Les Américains ont accepté sans trop broncher de patienter dans de longues files, de jeter leurs bouteilles d'eau ou de parfum à la poubelle et de se déchausser avant de franchir les détecteurs de métaux dans les aéroports de leur pays. Après tout, ne doivent-ils pas endurer quelques inconvénients afin de voyager en sécurité dans l'après-11 septembre 2001?

La réponse semblait évidente jusqu'à ce que l'administration de la sécurité des transports (TSA) mette en application de nouveaux contrôles dans les aéroports comprenant des scanners corporels et des fouilles au corps plus que pointilleuses. Trois semaines plus tard, les États-Unis sont le théâtre d'un mouvement de contestation contre ces mesures qui a son héros, John Tyner, informaticien de 31 ans, et son slogan, «Don't Touch My Junk», que l'on pourrait traduire par «Touche pas à mes bijoux de famille».

C'est à peu près ce que Tyner a déclaré le samedi 13 novembre à un agent de la TSA. Celui-ci venait de lui décrire la palpation «renforcée», y compris de ses parties intimes, qu'il devait subir en raison de son refus légal de se soumettre à un des scanners corporels de l'aéroport de San Diego.

«Si tu touches à mes (bijoux de famille), je te fais arrêter», a déclaré Tyner à l'agent de la TSA, tout en filmant discrètement la scène avec son téléphone portable.

L'agent de la TSA a aussitôt appelé un superviseur, qui a convaincu Tyner de rentrer sagement chez lui à la suite de son refus de se plier aux nouveaux contrôles. Peu après son retour à la maison, l'informaticien a publié sur son blogue la vidéo de sa confrontation avec l'agent de la TSA, vidéo qui a connu un succès viral sur l'internet et cristallisé la colère de plusieurs Américains à l'égard des scanners et des fouilles au corps assorties d'une palpation «renforcée».

La controverse ne pouvait tomber à un pire moment pour la TSA, qui devra affronter cette semaine une hausse de fréquentation liée au congé de Thanksgiving. Comme si cela ne suffisait pas, un mouvement de boycottage des scanners corporels, lancé sur l'internet et baptisé «National Opt-Out Day», doit avoir lieu la veille de cette fête, mercredi, qui est l'une des journées les plus occupées de l'année dans les transports aux États-Unis.

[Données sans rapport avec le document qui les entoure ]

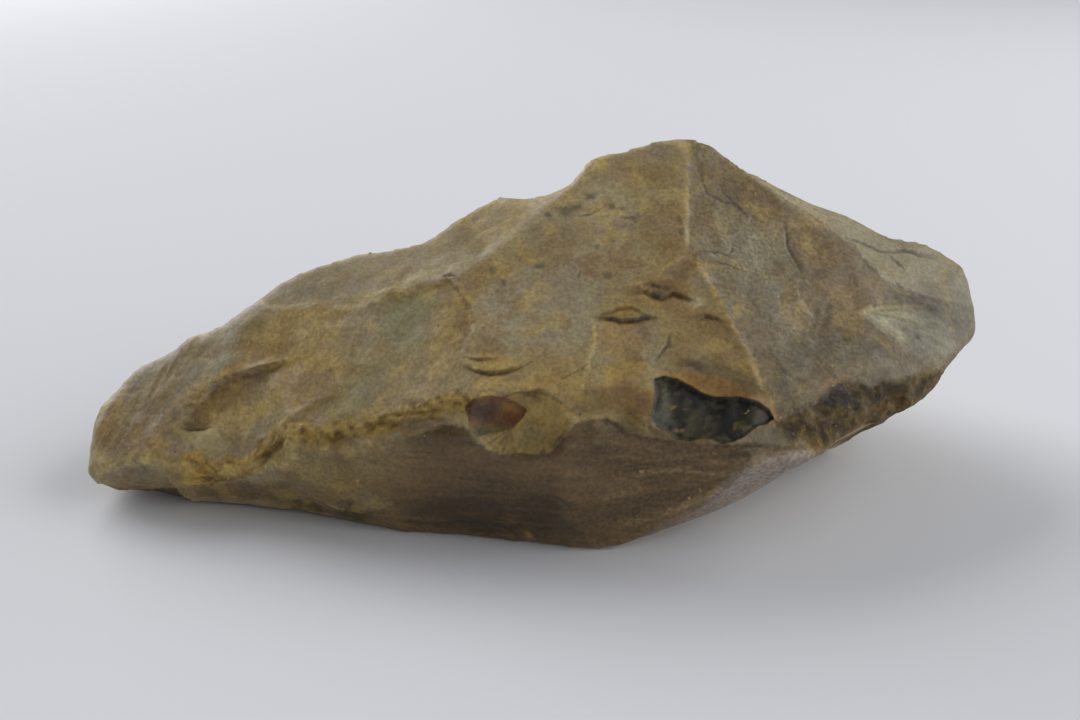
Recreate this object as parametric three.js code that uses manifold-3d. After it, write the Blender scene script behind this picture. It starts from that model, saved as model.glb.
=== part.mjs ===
// Hand axe: one piece of flint, flaked on both faces from a cobble, lying on its flatter face.
// Millimetres. The point is at -X and the butt at +X, the worked edge in front at -Y, +Z up.
// The origin is under the middle of the axe, at the height that it rests on.
//
// A cobble is cut down by flake scars, one after another, and the ridges are where scars meet.
// A scar is a shallow bowl. It needs its middle, the way it faces and its two radii:
//   at      a point on the floor of the scar, at its middle
//   turn    the compass way that it faces in degrees, 0 towards -Y and 90 towards +X
//   rise    how far it faces up in degrees, 90 straight up and -90 straight down
//   along   radius of curvature up and down the scar; below zero the face bulges
//   across  radius of curvature from side to side; below zero the face bulges
//   reach   half the width of the flake that came away, step the length of its facets

import * as THREE from 'three';
import { mergeVertices } from 'three/addons/utils/BufferGeometryUtils.js';
import Module from 'manifold-3d';

// Driving dimensions
const COBBLE_SIZE = [230, 130, 120];
const COBBLE_MIDDLE = [4, 6, 27];
const COBBLE_DETAIL = 8;
const RESTING_HEIGHT = 0;
const BROAD_REACH = 120;
const BROAD_STEP = 5;
const FLAKE_HEIGHT = 90;
const GROUND_SIZE = 400;
const CHIP_REACH = 7;
const CHIP_STEP = 1.7;
const CHIP_ROUND = [4.5, 9];
const CHIP_DEPTH = [0.7, 1.5];
const CHIP_SWING = 16;
const GOLDEN = 0.618;

// The upper face, from the point to the butt, with the side that slopes to the front first.
const UPPER_SCARS = [
  { name: 'point', at: [-66, -11, 17.4], turn: -32, rise: 48, along: 300, across: 90 },
  { name: 'shoulder top', at: [-32, -2, 35.9], turn: -38, rise: 65, along: 200, across: 120 },
  { name: 'shoulder bump', at: [-8, 1, 45], turn: -48, rise: 64, along: 300, across: 300 },
  { name: 'shoulder side', at: [-27, -16, 28.6], turn: -25, rise: 48, along: 300, across: 200 },
  { name: 'middle', at: [6, -12, 39.6], turn: -8, rise: 54, along: 400, across: 300 },
  { name: 'middle foot', at: [20, -22, 31.8], turn: 3, rise: 49, along: 300, across: 300 },
  { name: 'butt side', at: [35, -13, 36.8], turn: 25, rise: 52, along: 300, across: 300 },
  { name: 'butt top', at: [56, 7, 42.3], turn: 43, rise: 57, along: 300, across: 200 },
  { name: 'butt corner', at: [64.1, -7.2, 31], turn: 31, rise: 51, along: 300, across: 200 },
  { name: 'cobble skin', at: [50.8, -24.2, 22.2], turn: 25, rise: 36, along: -120, across: -120 },
  { name: 'far point', at: [-64.2, 5.4, 16.3], turn: -147, rise: 48, along: 200, across: 30 },
  { name: 'far shoulder', at: [-27.5, 18.2, 29], turn: -147, rise: 48, along: 300, across: 300 },
  { name: 'far middle', at: [16, 28, 39.6], turn: -165, rise: 50, along: 300, across: 300 },
  { name: 'far butt', at: [50, 26, 30.6], turn: 149, rise: 48, along: 300, across: 150 },
];

// The lower face: the steep front, then the keel that slopes away under it.
const LOWER_SCARS = [
  { name: 'point under', at: [-67.5, -16.6, 4.6], turn: -8, rise: -47, along: 300, across: 22 },
  { name: 'front left', at: [-44, -21.8, 8], turn: -13, rise: -26, along: 300, across: 200 },
  { name: 'front middle', at: [-19, -27.2, 11], turn: -9, rise: -8, along: 300, across: 300 },
  { name: 'front foot', at: [-6.5, -26.9, 1], turn: -10, rise: -20, along: 300, across: 300 },
  { name: 'front hollow', at: [24, -31, 14], turn: -7, rise: -6, along: 120, across: 60 },
  { name: 'front right', at: [35, -31, 15.5], turn: 16, rise: -31, along: 300, across: 300 },
  { name: 'keel right', at: [28, -18, 2.2], turn: 40, rise: -60, along: 300, across: 300 },
  { name: 'keel heel', at: [46, -22, 14.7], turn: 44, rise: -44, along: 300, across: 300 },
  { name: 'keel butt', at: [58, 22, 14], turn: 125, rise: -48, along: 200, across: 120 },
  { name: 'keel far', at: [5, 34, 12], turn: 178, rise: -40, along: 300, across: 300 },
  { name: 'keel point', at: [-50, 10, 8], turn: -150, rise: -42, along: 300, across: 150 },
  { name: 'point keel', at: [-70, -8, 1], turn: -85, rise: -75, along: 300, across: 300 },
  { name: 'under hollow', at: [-30, -2, 1.5], turn: -100, rise: -88, along: 260, across: 170 },
  { name: 'under dish', at: [14, 8, 1.4], turn: 100, rise: -88, along: 170, across: 220 },
];

const END_SCARS = [
  { name: 'tip end', at: [-76, -10, 12], turn: -100, rise: 15, along: 400, across: -30 },
  { name: 'tip heel', at: [-75.4, -14, 7], turn: -75, rise: -25, along: 300, across: 300 },
  { name: 'butt end', at: [77.6, 5, 28], turn: 85, rise: 5, along: -60, across: -40 },
  { name: 'butt heel', at: [66.5, -9.5, 21.5], turn: 54, rise: -36, along: 300, across: 300 },
];

// Short flakes: the scoop beside the point, the dips in the crest, the three chips that show
// best on the front edge, and the plainer scars of the far side.
const SHORT_SCARS = [
  { name: 'scoop', at: [-48.3, -18, 15], turn: -30, rise: 35, along: 34, across: 20, reach: 26, step: 2.2 },
  { name: 'crest nick', at: [-23, 6, 37], turn: -150, rise: 50, along: 60, across: 15, reach: 30, step: 3 },
  { name: 'crest notch', at: [0.5, 8.2, 46.6], turn: -165, rise: 52, along: 60, across: 10, reach: 25, step: 2.5 },
  { name: 'fan chip', at: [-3, -28.8, 23], turn: -8, rise: 18, along: 25, across: 14, reach: 20, step: 2 },
  { name: 'brown chip', at: [-3.6, -27.7, 25], turn: -12, rise: 14, along: 5, across: 8, reach: 7, step: 1.2 },
  { name: 'black chip', at: [26.2, -28.2, 25.3], turn: 4, rise: 42, along: 26, across: 50, reach: 24, step: 2.4 },
  { name: 'back scoop', at: [-36, 22, 20], turn: -160, rise: 22, along: 40, across: 34, reach: 44, step: 4 },
  { name: 'back hollow', at: [18, 41, 25], turn: 172, rise: 14, along: 36, across: 40, reach: 44, step: 4 },
  { name: 'back heel', at: [58, 31, 26], turn: 140, rise: 6, along: 60, across: 50, reach: 48, step: 4 },
  { name: 'back foot', at: [-12, 32, 9], turn: -172, rise: -38, along: 44, across: 36, reach: 44, step: 4 },
];

// Worn stretches of the edge, each nibbled by a row of small chips that face out from it.
const WORN_EDGES = [
  { name: 'front, by the point', from: [-56, -20.4, 9.6], to: [-41, -24.9, 16.8], chips: 5, turn: -16, rise: 12 },
  { name: 'front, shoulder', from: [-38, -25.4, 17.7], to: [-11, -30.2, 23.8], chips: 8, turn: -14, rise: 20 },
  { name: 'front, under the peak', from: [6, -32.5, 23.9], to: [16, -31.9, 23.7], chips: 3, turn: -4, rise: 20 },
  { name: 'butt, front corner', from: [47, -27.8, 19.6], to: [70, -10.8, 26], chips: 6, turn: 50, rise: 2 },
  { name: 'far, middle', from: [8, 41.1, 20.2], to: [46, 43.2, 20.4], chips: 6, turn: 174, rise: 2 },
];

const wasm = await Module();
wasm.setup();

const radians = THREE.MathUtils.degToRad;
const mix = THREE.MathUtils.lerp;

function solidOf(geometry) {
  geometry.deleteAttribute('normal');
  geometry.deleteAttribute('uv');
  const merged = mergeVertices(geometry, 1e-4);
  return new wasm.Manifold(new wasm.Mesh({
    numProp: 3,
    vertProperties: merged.attributes.position.array,
    triVerts: new Uint32Array(merged.index.array),
  }));
}

function geometryOf(solid) {
  const mesh = solid.getMesh();
  const geometry = new THREE.BufferGeometry();
  geometry.setAttribute('position', new THREE.BufferAttribute(mesh.vertProperties, 3));
  geometry.setIndex(new THREE.BufferAttribute(mesh.triVerts, 1));
  return geometry;
}

function cobble() {
  const shape = new THREE.IcosahedronGeometry(0.5, COBBLE_DETAIL);
  shape.scale(...COBBLE_SIZE);
  shape.translate(...COBBLE_MIDDLE);
  return solidOf(shape);
}

function everythingBelowTheGround() {
  const block = new THREE.BoxGeometry(GROUND_SIZE, GROUND_SIZE, GROUND_SIZE);
  block.translate(0, 0, RESTING_HEIGHT - GROUND_SIZE / 2);
  return solidOf(block);
}

// The direction that a face looks in, from its turn and rise.
function facing(turn, rise) {
  return new THREE.Vector3(
    Math.sin(radians(turn)) * Math.cos(radians(rise)),
    -Math.cos(radians(turn)) * Math.cos(radians(rise)),
    Math.sin(radians(rise)),
  );
}

// The block that takes one flake away. Its curved floor becomes the scar, and the rest of it
// stands outside the stone.
function flake({ at, turn, rise, along, across, reach = BROAD_REACH, step = BROAD_STEP }) {
  const cells = Math.round((2 * reach) / step);
  const block = new THREE.BoxGeometry(2 * reach, FLAKE_HEIGHT, 2 * reach, cells, 1, cells);
  const spots = block.attributes.position;
  for (let i = 0; i < spots.count; i += 1) {
    const x = spots.getX(i);
    const z = spots.getZ(i);
    const floor = (x * x) / (2 * across) + (z * z) / (2 * along);
    spots.setY(i, spots.getY(i) > 0 ? FLAKE_HEIGHT : floor);
  }
  block.rotateX(radians(180 - rise));
  block.rotateZ(radians(turn));
  block.translate(...at);
  return solidOf(block);
}

// One row of chips. Golden-ratio steps vary their size, depth and facing without a pattern.
function chipsAlong({ from, to, chips, turn, rise }) {
  const row = [];
  for (let i = 0; i < chips; i += 1) {
    const vary = (i * GOLDEN) % 1;
    const other = (i * GOLDEN * GOLDEN + 0.5) % 1;
    const chip = {
      turn: turn + CHIP_SWING * (other - 0.5) * 2,
      rise: rise + CHIP_SWING * (vary - 0.5) * 2,
      along: mix(...CHIP_ROUND, other),
      across: mix(...CHIP_ROUND, vary),
      reach: CHIP_REACH,
      step: CHIP_STEP,
    };
    const share = (i + 0.3 + 0.4 * vary) / chips;
    const middle = new THREE.Vector3(...from).lerp(new THREE.Vector3(...to), share);
    middle.addScaledVector(facing(chip.turn, chip.rise), -mix(...CHIP_DEPTH, other));
    chip.at = middle.toArray();
    row.push(chip);
  }
  return row;
}

function knap() {
  const scars = [
    ...UPPER_SCARS,
    ...LOWER_SCARS,
    ...END_SCARS,
    ...SHORT_SCARS,
    ...WORN_EDGES.flatMap(chipsAlong),
  ];
  let stone = cobble();
  for (const scar of scars) {
    stone = stone.subtract(flake(scar));
  }
  return stone.subtract(everythingBelowTheGround());
}

// The finished stone is moved so that the origin is under the middle of its outline.
function centred(geometry) {
  geometry.computeBoundingBox();
  const middle = geometry.boundingBox.getCenter(new THREE.Vector3());
  geometry.translate(-middle.x, -middle.y, -geometry.boundingBox.min.z);
  return geometry;
}

const flint = new THREE.MeshStandardMaterial({ color: 0x7a6c4f, roughness: 0.5, metalness: 0 });
const handAxe = new THREE.Mesh(centred(geometryOf(knap())), flint);
handAxe.name = 'hand_axe';

const part = new THREE.Group();
part.add(handAxe);

export default part;
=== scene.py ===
import math
import bmesh
import bpy
import numpy as np
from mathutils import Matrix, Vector, noise
from mathutils.bvhtree import BVHTree


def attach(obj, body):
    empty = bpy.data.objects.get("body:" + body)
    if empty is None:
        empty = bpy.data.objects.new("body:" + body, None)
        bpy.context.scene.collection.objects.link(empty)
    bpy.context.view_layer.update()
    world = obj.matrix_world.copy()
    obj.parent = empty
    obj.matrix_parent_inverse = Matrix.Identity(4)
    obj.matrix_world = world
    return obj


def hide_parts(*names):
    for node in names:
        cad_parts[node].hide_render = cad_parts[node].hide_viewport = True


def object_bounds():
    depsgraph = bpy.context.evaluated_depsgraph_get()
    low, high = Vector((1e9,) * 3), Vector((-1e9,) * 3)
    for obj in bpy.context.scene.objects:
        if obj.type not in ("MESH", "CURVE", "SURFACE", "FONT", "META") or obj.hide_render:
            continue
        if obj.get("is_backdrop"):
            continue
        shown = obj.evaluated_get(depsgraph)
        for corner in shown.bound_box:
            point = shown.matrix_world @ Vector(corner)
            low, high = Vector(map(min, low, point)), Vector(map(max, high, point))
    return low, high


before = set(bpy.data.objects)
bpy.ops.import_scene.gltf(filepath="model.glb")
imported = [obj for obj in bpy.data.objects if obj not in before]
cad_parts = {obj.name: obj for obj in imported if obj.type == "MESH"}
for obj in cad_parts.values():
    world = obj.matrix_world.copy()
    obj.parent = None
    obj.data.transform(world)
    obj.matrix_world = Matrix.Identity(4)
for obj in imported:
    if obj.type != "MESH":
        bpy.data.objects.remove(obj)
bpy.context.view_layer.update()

# Camera: it stands where the photographer's did, a little above the table and in front of the
# stone, and looks down at it. Marks on the stone are placed through it, in the picture's pixels.
PICTURE_WIDTH = 1080
PICTURE_HEIGHT = 720
FOCAL_PIXELS = 1050
SENSOR = 36
EYE = (-0.00044, -0.17603, 0.097)
LOOKS_DOWN = math.atan(470 / 1050)

camera_data = bpy.data.cameras.new("camera")
camera_data.sensor_width = SENSOR
camera_data.lens = SENSOR * FOCAL_PIXELS / PICTURE_WIDTH
camera_data.clip_start = 0.01
camera = bpy.data.objects.new("camera", camera_data)
camera.location = EYE
camera.rotation_euler = (math.pi / 2 - LOOKS_DOWN, 0, 0)
bpy.context.scene.collection.objects.link(camera)
bpy.context.scene.camera = camera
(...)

Les participants au mouvement sont appelés à refuser de se soumettre aux scanners, histoire de causer des délais en forçant les agents de sécurité à multiplier les fouilles au corps.

Devant les tribunaux

Divers groupes et individus ont également déclenché une bataille juridique contre les scanners. Selon eux, ces équipements violent le quatrième amendement de la Constitution qui met les citoyens à l'abri des «perquisitions et saisies non motivées». Installés dans 65 aéroports américains, les scanners corporels permettent aux agents de la TSA de voir les parties génitales des personnes qui s'y soumettent.

La palpation renforcée a aussi engendré des poursuites contre la TSA. Une hôtesse de l'air de Caroline-du-Nord a notamment retenu les services d'un avocat après une fouille corporelle au cours de laquelle une agente de sécurité aurait mis la main sur son sein et demandé: «Qu'est-ce que c'est ça?»

«J'ai répondu: c'est une prothèse parce que j'ai eu un cancer du sein», a raconté l'hôtesse de l'air, Cathy Bossy, à une chaîne de télévision de Caroline-du-Nord.

L'agente de la TSA lui aurait répondu: «Eh bien, vous allez devoir me montrer ça.»

À Washington, la controverse autour des nouveaux contrôles a incité des élus républicains à réclamer la révision des efforts de la TSA pour améliorer la sécurité. Dans une lettre à l'administrateur de cette agence, John Pistole, les représentants John Mica et Thomas Mica ont jugé inefficace le fait de «considérer chaque passager comme un suspect ou un criminel».

Pistole a défendu les nouvelles mesures de sécurité en évoquant les informations que la TSA reçoit sur la façon dont Al-Qaïda et ses alliés veulent s'y prendre pour provoquer l'écrasement d'avions de ligne ou cargos.

Il a cependant dû reculer vendredi face à la rébellion des pilotes d'avions commerciaux, qui ont protesté contre le fait d'être soumis comme les passagers aux nouveaux contrôles plus serrés. Les pilotes auront donc droit à un processus accéléré.

Quant aux fouilles auxquelles les passagers doivent se soumettre, elles seront «aussi peu envahissantes que possible», a promis hier l'administrateur de la TSA dans un communiqué. Il reste à savoir comment cette concession se traduira dans la réalité.